— Work instructions —
From the line containing "add('buttonhole_band', frontBand(LOW_BAND_Z), RIBBED);" through the line containing "obj.parent = empty", retype each line exactly; include both end lines and nothing beyond them.

— Dataset section —
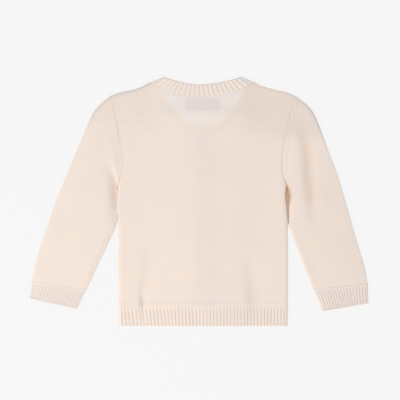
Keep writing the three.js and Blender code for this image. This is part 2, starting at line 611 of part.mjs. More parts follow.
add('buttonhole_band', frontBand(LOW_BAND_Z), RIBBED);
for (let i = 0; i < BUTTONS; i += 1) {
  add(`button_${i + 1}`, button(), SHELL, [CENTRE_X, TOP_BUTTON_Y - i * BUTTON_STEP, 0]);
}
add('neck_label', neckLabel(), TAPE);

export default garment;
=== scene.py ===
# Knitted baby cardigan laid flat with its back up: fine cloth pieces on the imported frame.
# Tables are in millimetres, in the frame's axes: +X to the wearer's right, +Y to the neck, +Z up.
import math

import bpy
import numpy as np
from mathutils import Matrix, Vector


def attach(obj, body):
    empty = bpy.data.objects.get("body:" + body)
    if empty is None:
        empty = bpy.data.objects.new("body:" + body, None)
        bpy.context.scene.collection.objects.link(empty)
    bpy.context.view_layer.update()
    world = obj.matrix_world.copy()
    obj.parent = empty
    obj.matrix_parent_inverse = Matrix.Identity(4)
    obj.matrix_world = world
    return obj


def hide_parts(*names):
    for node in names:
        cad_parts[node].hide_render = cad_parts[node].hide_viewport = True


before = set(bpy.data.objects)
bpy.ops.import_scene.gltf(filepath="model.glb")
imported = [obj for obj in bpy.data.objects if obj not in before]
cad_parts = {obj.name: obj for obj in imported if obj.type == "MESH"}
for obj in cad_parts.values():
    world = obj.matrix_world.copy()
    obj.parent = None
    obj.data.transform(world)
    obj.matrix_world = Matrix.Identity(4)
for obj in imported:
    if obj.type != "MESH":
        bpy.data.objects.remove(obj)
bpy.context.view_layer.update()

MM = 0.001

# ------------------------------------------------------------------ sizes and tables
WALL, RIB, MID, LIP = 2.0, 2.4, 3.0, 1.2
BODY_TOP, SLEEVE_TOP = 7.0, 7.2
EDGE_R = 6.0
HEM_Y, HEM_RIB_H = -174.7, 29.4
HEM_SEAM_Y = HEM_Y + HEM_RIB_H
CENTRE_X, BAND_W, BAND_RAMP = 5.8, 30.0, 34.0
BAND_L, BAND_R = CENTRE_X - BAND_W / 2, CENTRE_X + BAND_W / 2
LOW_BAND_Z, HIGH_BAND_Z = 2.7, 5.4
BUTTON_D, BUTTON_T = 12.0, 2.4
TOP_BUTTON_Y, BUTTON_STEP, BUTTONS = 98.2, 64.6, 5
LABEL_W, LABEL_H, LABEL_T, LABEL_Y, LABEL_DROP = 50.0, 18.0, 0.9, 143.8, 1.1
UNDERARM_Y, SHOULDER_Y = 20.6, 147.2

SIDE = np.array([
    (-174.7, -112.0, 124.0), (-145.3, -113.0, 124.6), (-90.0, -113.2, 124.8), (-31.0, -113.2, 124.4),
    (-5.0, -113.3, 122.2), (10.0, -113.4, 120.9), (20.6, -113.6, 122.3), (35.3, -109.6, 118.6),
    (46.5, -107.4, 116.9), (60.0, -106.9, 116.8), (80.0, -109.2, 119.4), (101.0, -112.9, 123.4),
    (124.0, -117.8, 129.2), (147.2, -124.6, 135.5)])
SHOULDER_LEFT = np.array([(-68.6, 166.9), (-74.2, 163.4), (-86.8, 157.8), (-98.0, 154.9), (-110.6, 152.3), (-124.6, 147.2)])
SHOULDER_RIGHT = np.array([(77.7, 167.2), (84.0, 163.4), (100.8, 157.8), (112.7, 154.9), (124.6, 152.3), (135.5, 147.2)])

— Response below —
add('buttonhole_band', frontBand(LOW_BAND_Z), RIBBED);
for (let i = 0; i < BUTTONS; i += 1) {
  add(`button_${i + 1}`, button(), SHELL, [CENTRE_X, TOP_BUTTON_Y - i * BUTTON_STEP, 0]);
}
add('neck_label', neckLabel(), TAPE);

export default garment;
=== scene.py ===
# Knitted baby cardigan laid flat with its back up: fine cloth pieces on the imported frame.
# Tables are in millimetres, in the frame's axes: +X to the wearer's right, +Y to the neck, +Z up.
import math

import bpy
import numpy as np
from mathutils import Matrix, Vector


def attach(obj, body):
    empty = bpy.data.objects.get("body:" + body)
    if empty is None:
        empty = bpy.data.objects.new("body:" + body, None)
        bpy.context.scene.collection.objects.link(empty)
    bpy.context.view_layer.update()
    world = obj.matrix_world.copy()
    obj.parent = empty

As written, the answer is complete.